Sir Gawain and the Green Knight:

  • Is Gawain nobler at the end of the poem than at the beginning? Why or why not? Has he failed or succeeded? What kind of hero is he? When you answer this set of questions about Gawain's character, please address Gawain's anti-feminist speech as well. Does it have an impact on how we should judge him as a hero? Why or why not?
  • Discuss the characterization of women in Sir Gawain and the Green Knight. What is significant about the role of women in this poem? Please be sure to address the ending of the poem, which is woman-blaming. Is that ending meant to be taken at face value? Why or why not?
  • Explore the symbolism of the pentangle and the green girdle. What does each represent? How do these two symbols form a parallel in the poem? How might Gawain's taking of the green girdle from Lady Bertilak represent a climax in the poem? What is the Green Knight's attitude toward Gawain's wearing the green girdle? What is important about all of Arthur's court wearing the green girdle at the end of the poem?
  • Please read and examine the hunting scenes and the bedroom scenes. Choose one of the three hunts (deer, boar, fox) and its corresponding bedroom scene. In your answer, explain why you believe the animal hunting scene you have chosen was paired with its particular bedroom scene. What is important/significant about the two scenes being placed next to one another?
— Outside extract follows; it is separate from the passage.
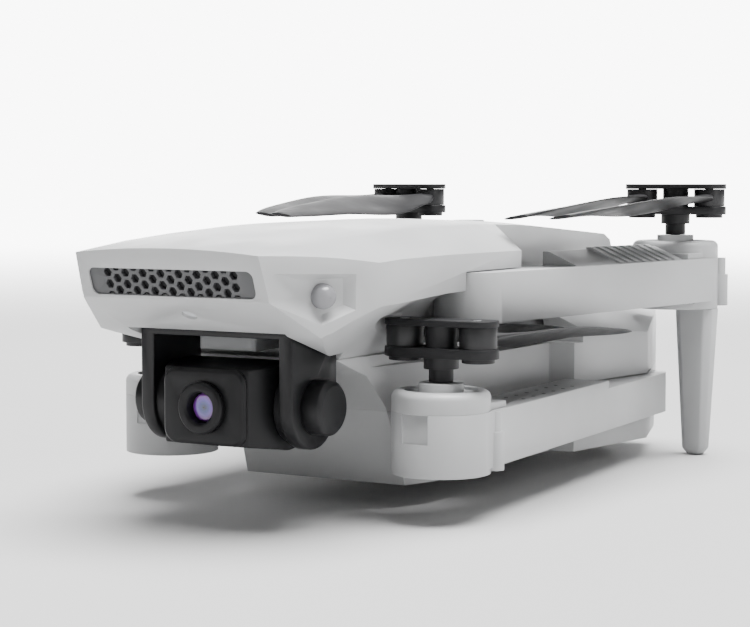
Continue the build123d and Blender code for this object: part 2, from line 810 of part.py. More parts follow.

Consider the following aspects of the hunt in your answer:-- how both the animal and Gawain act when they are hunted; how the hunters (Lord Bertilak and his men/Lady Bertilak) act as they pursue their prey; the winnings from the hunts.
  • In Sir Gawain and the Green Knight, the Pearl poet criticizes King Arthur's court. What would you argue is the purpose of this criticism and mocking of the court?
  • Critics differ on how best to interpret the character of the Green Knight. Scholars have argued that he is a demon or evil or a positive figure or god figure. Some have said that he is primarily a pagan figure, and some that he is primarily a Christian figure. What is your opinion about the Green Knight and what he represents?

The General Prologue to the Canterbury Tales

  • In the General Prologue to The Canterbury Tales, Chaucer's narrator sets out to describe the "condicioun" and "degree" of each of the pilgrims. Yet Chaucer's pilgrims do not always conform to their traditional roles, and many of them seem dissatisfied with their degree in society.
  • In what way are the pilgrims as described in the General Prologue divided between those who conform to their estate and degree and those who do not? Please explain. In addition, how does Chaucer's narrator (as opposed to Chaucer the author or Chaucer the character) view those whose lives do not match their traditional roles? Does the narrator seem critical of those who behave differently than their estate requires? Or does the narrator seem as though he condones or accepts that behavior, while Chaucer the author is critical of it? What do you think? Is the point to criticize the characters who do not conform to the social order or the social order itself?

The Wife of Bath's Prologue and Tale

Geoffrey Chaucer, Canterbury Tales, "The Wife of Bath's Prologue"

1. Is the Wife an example of the antifeminist tradition, or is she a counter to it? Or, to put the same question another way, does the Wife of Bath's Prologue belong in Jankyn's book of wicked wives, or does it effectively tear the antifeminist tradition apart?

2. How does the Wife manipulate argument and textual authority? Is she justified in manipulating texts and argument in the way she does?

3. Does the Wife expose power relations that are inevitable in marriage?

4. Is the Wife capable of imagining any alternative to the exercise of absolute power by either husband or wife in marriage?

5. Is the Wife of Bath anti-religious and lacking in morals? Why or why not?

6. How insightful is the Wife about why so few stories of good wives exist?

7. Is the Prologue simply about one woman's history, or is it also about how literary tradition is determined by structures of power?

8. Is the Wife of Bath anti-religious and lacking in morals? Why or why not?

9. Would you argue that the Wife of Bath is a realistic character or more of a medieval stereotype? Why?

10. How does the Wife of Bath reveal her true character through her descriptions of her marriages?

Geoffrey Chaucer, Canterbury Tales, "The Wife of Bath's Tale"

1. Does the Lady give up her "maistrye" at the end or retain it?

2. What does the knight learn? Given the nature of the knight's crime - rape - why is it important that he learn the particular lesson that he did? Does he earn or deserve his happy fate?

3. In this story, what kind of crime is rape?

4. What does the old woman teach the knight about gentillesse (nobility), and how does it fit in with the idea or theme of "maistrye" (mastery)?

5. Why is the second half of the poem set in bed? Compare it to the bedroom scenes in Sir Gawain and the Green Knight.

6. To what extent is the Old Lady in the Tale similar to the Wife, Alice/Alisoun?

7. Chaucer's aim in the Canterbury Tales was to fit the tale to the teller. Analyze the Wife of Bath's personality as indicated in her Prologue to her tale. Next, analyze her tale. Explain how her tale fits or does not fit her personality.